Not t-sne related parameters are the gpu_mem, the seed and verbose. The gpu_mem needs to be set between 0 and 1 and will control the percentage of GPU memory (from the amount available) each GPU cycle will use. If the number of distances calculated needs more than available*gpu_mem bytes then the computation is split in cycles that fit into that memory. 0 means no GPU is used (the code defaults to the original barnes hat algorithm on the CPU). The seed is the number of samples from the total data samples that will actually go through t-sne. It needs to be between 0 and Nsamples. 0 (or Nsamples) means just run all the samples normally through t-sne. Any other number X means the remaining N-X samples are placed on the t-sne space through a process described in point 3 above. Verbose will both define the amount of feedback t-sne will produce and (if set > 2) will save all intermediate iterations of t-sne in seperate files (good for making movies of the t-sne process).

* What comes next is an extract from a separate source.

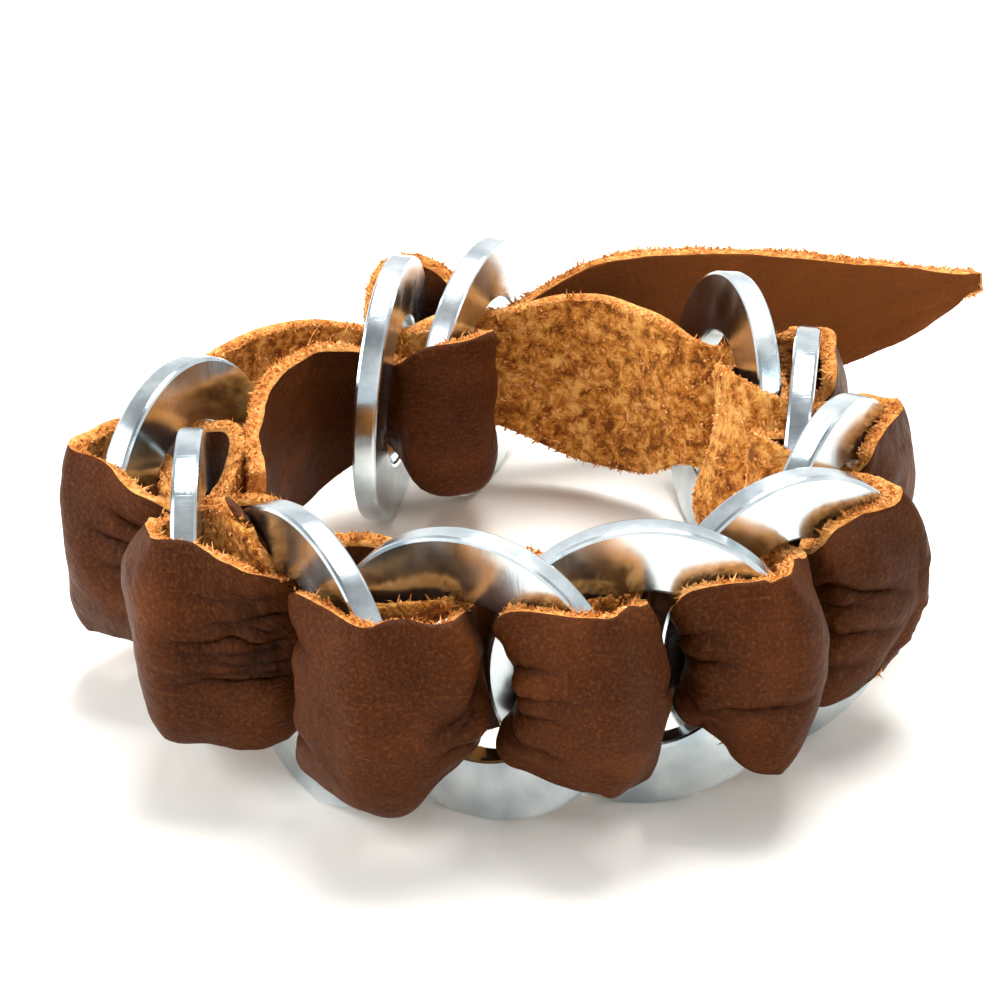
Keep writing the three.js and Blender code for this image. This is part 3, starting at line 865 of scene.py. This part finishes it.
def add_fibres(name, roots, ways, bends, lengths, widths):
    """Closed three-sided spikes from roots, along ways, bending to bends. All lengths in mm."""
    fibres = add_piece(name, spikes(len(roots)))
    straight = np.empty(len(fibres.data.vertices) * 3)
    fibres.data.vertices.foreach_get("co", straight)
    x, y, z = straight.reshape(len(roots), -1, 3).transpose(2, 0, 1)[..., None]
    ways = ways / np.linalg.norm(ways, axis=1)[:, None]
    side = np.cross(ways, bends)
    side /= np.maximum(np.linalg.norm(side, axis=1), 1e-6)[:, None]
    other = np.cross(ways, side)
    thick = np.interp(z, SPIKE_HEIGHTS, SPIKE_WIDTH) * widths[:, None, None] / 2
    bent = (ways[:, None] * np.interp(z, SPIKE_HEIGHTS, SPIKE_FORWARD)
            + bends[:, None] * np.interp(z, SPIKE_HEIGHTS, SPIKE_BEND)) * lengths[:, None, None]
    points = roots[:, None] + (side[:, None] * x + other[:, None] * y) * thick + bent
    fibres.data.vertices.foreach_set("co", (points * MM).ravel())
    fibres.data.update()
    fibres.data.materials.append(fuzz)
    print(name, len(roots), "fibres")
    return fibres


# %% Places on the strap
def pick_on_strap(stations_at, columns_at):
    """Places, grain directions, forward and upward directions at parts of squares of the strap."""
    i, j = stations_at.astype(int), columns_at.astype(int)
    di, dj = (stations_at - i)[:, None], (columns_at - j)[:, None]
    i1, j1 = np.minimum(i + 1, len(stations) - 1), np.minimum(j + 1, CROSSWAYS)
    root = (surface[i, j] * (1 - di) * (1 - dj) + surface[i1, j] * di * (1 - dj)
            + surface[i, j1] * (1 - di) * dj + surface[i1, j1] * di * dj)
    return root, grain_way[i, j], run_way[i, j], rise_way[i, j]


grain_way = surface_normals(surface)
run_way = np.gradient(surface, axis=0)
run_way /= np.maximum(np.linalg.norm(run_way, axis=2), 1e-9)[:, :, None]
rise_way = np.cross(grain_way, run_way)
chance = np.random.default_rng(11)
STRAP_END = reach[-1] - 1.0     # the last millimetre of the point stays bare
print("fibres grow on", round(float(STRAP_END)), "mm")

# %% Fuzz on the long edges
# Most of it shows on the upper edge. A few fibres have come loose: they are long, and half as wide.
EDGE_FIBRES = 15500
UPPER_SHARE = 0.62
LOOSE_SHARE = 0.012
LOOSE_LENGTH = 3.2
at_length = chance.uniform(0, STRAP_END, EDGE_FIBRES)
at_station = np.interp(at_length, reach, np.arange(len(reach)))
top_edge = chance.random(EDGE_FIBRES) < UPPER_SHARE
column = np.where(top_edge, CROSSWAYS - 0.001, 0.0)
root, outward, run, rise_there = pick_on_strap(at_station, column)
depth = -THICKNESS / 2 + THICKNESS * chance.random(EDGE_FIBRES) ** 1.7 * 0.75
off_edge = rise_there * np.where(top_edge, 1.0, -1.0)[:, None]
ways = (off_edge * chance.uniform(0.2, 1.0, (EDGE_FIBRES, 1))
        - outward * chance.uniform(-0.1, 1.0, (EDGE_FIBRES, 1))
        + run * chance.normal(0, 0.55, (EDGE_FIBRES, 1)))
bends = chance.normal(0, 0.75, (EDGE_FIBRES, 3))
tufts = np.array([noise.noise((s / 2.2, 0.0, 5.0)) for s in at_length])
lengths = chance.uniform(0.2, 0.65, EDGE_FIBRES) * (1.0 + 0.9 * np.clip(tufts, -0.6, 1.0))
loose = chance.random(EDGE_FIBRES) < LOOSE_SHARE
lengths *= np.where(loose, LOOSE_LENGTH, 1.0)
widths = chance.uniform(0.16, 0.38, EDGE_FIBRES) * np.where(loose, 0.5, 1.0)
edge_fuzz = add_fibres("strap_edge_fuzz", root + outward * depth[:, None], ways, bends, lengths,
                       widths)

# %% Nap on the flesh side
# These fibres lie down in all directions, and only their tips stand up.
NAP_FIBRES = 17500
ROOT_DEPTH = 0.06       # of their roots in the leather
at_length = chance.uniform(0, STRAP_END, NAP_FIBRES)
at_station = np.interp(at_length, reach, np.arange(len(reach)))
column = chance.uniform(0, CROSSWAYS, NAP_FIBRES)
root, outward, run, rise_there = pick_on_strap(at_station, column)
turn = chance.uniform(0, 2 * math.pi, NAP_FIBRES)[:, None]
lying = run * np.cos(turn) + rise_there * np.sin(turn)
ways = lying * chance.uniform(0.5, 1.2, (NAP_FIBRES, 1)) - outward * 0.45
bends = -lying * 0.2 + outward * 0.55 + chance.normal(0, 0.3, (NAP_FIBRES, 3))
lengths = chance.uniform(0.5, 1.1, NAP_FIBRES)
widths = chance.uniform(0.18, 0.42, NAP_FIBRES)
suede_nap = add_fibres("strap_suede_nap", root - outward * (THICKNESS / 2 - ROOT_DEPTH), ways,
                       bends, lengths, widths)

If you want to use t-sne on spikes as detected by the spikedetect part of the phy module then check out the t_sne_spikes script. The result of this operation is a 2 x Nspikes array that will be saved in the same directory that the .kwik file you provided to the function is in. The phy module will be able to detect this array (saved in .npy format) and display in its GUI the results of the t-sne operation superimposing clustering information if it exists. Or you can use the gui_manual_cluster function to do a fully manual spike sorting.